The writer and influencer has been an outspoken critic of female genital mutilation (FGM) and so-called "honour" killings.

Human rights activist Ujuni Ahmed. Image: Petteri Sopanen / Yle

Finland's Ministry of Education and Culture has hailed human rights activist Ujuni Ahmed for her "exceptional and valuable" contribution to contemporary Finland, as the writer and influencer received an award from the ministry in recognition of her work.

Ahmed co-wrote a book with Elina Hirvonen entitled Tytöille, jotka ajattelevat olevansa yksin (roughly translated as "For girls, who think they are alone"), which highlights how women and girls continue to be victims of the abuse of power.

Ahmed is also known as the Director of the Fenix Helsinki organisation, which works with immigrant women and children, as well as an outspoken critic and activist against the practice of female genital mutilation (FGM) and so-called "honour" killings.

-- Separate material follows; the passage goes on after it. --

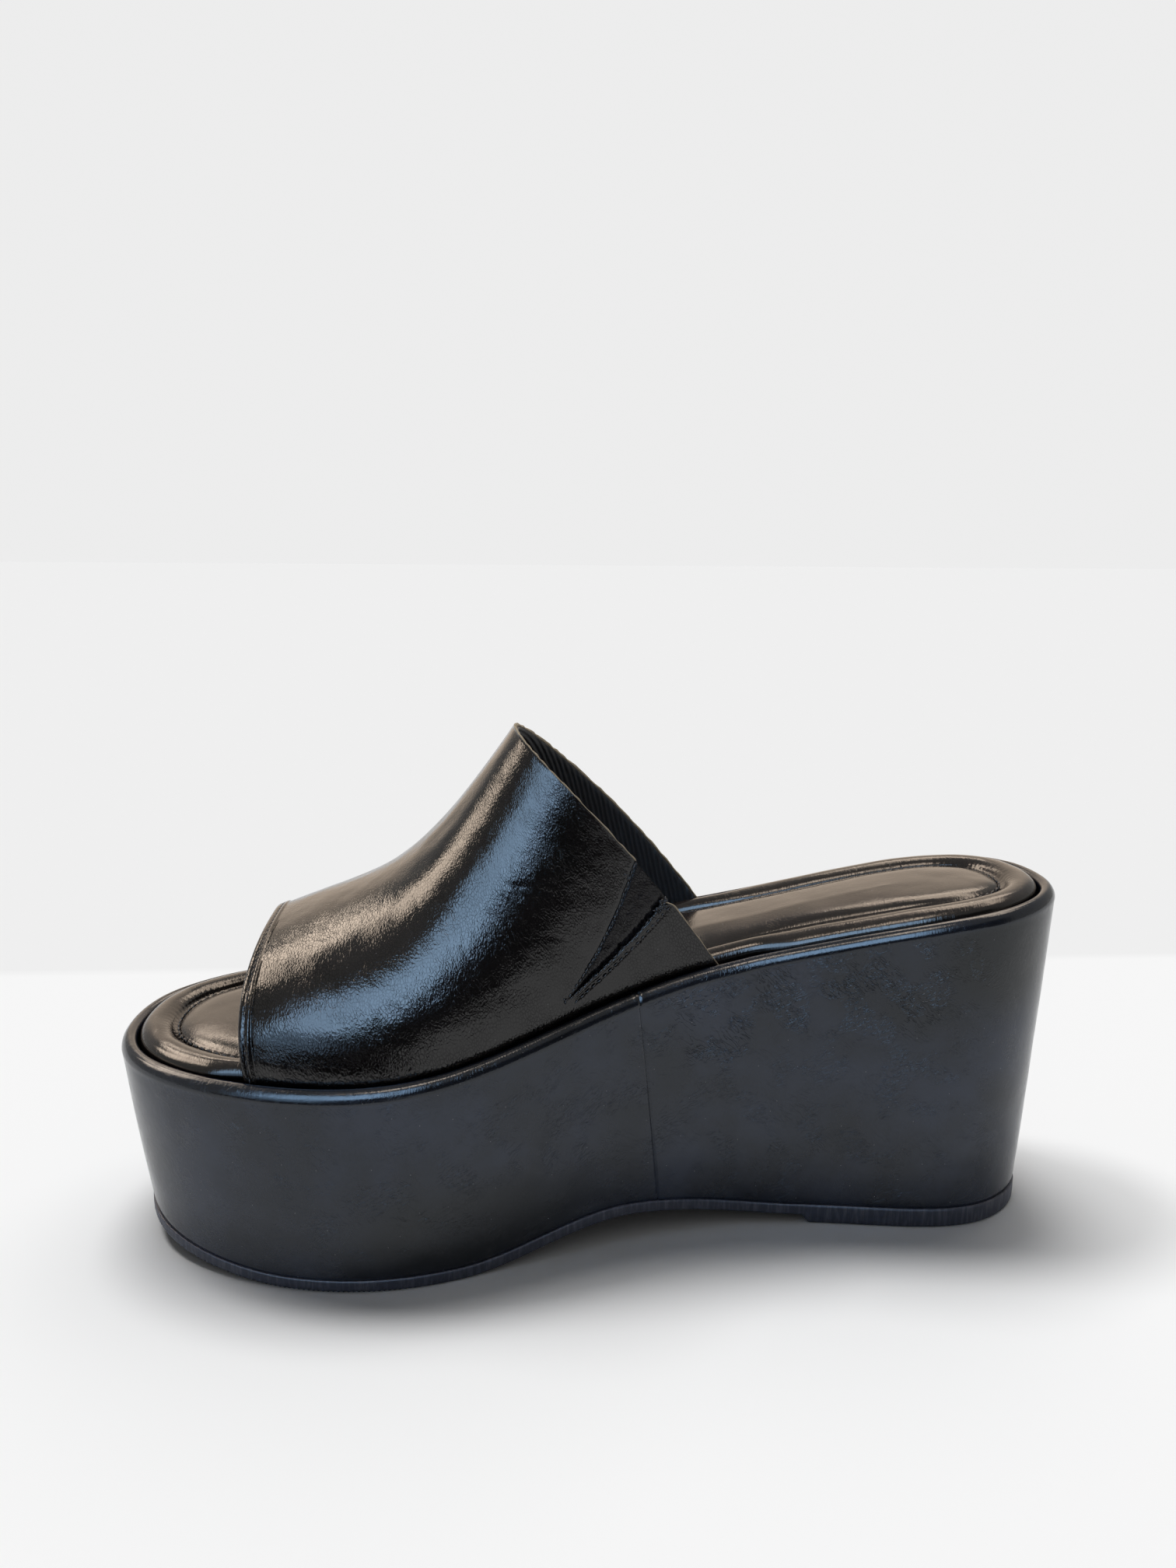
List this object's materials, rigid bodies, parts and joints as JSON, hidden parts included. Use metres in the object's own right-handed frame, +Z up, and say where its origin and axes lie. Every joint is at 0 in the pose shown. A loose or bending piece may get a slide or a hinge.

In February 2020, she received the Finnish PEN freedom of speech award.

Ahmed will share a 15,000 euros prize fund with six other people — comprising musicians, artists, actors and a film director — as well as a long-running city festival.

The other award recipients include film director and screenwriter Alli Haapasalo — whose recent film Girl Picture won a prize at this year's Sundance Film Festival — as well as art gallery curator Veikko Halmetoja, sculptor Kirsi Kaulanen, actress Kaija Pakarinen, musician Sanna Salmenkallio and folk singer Jaakko Teppo.

The long-running Jyväskylä festival, Yläkaupungin Yö (roughly translated as "Uptown Night"), was also recognised by the ministry as contributing significantly to the availability and accessibility of culture in the Central Finland city.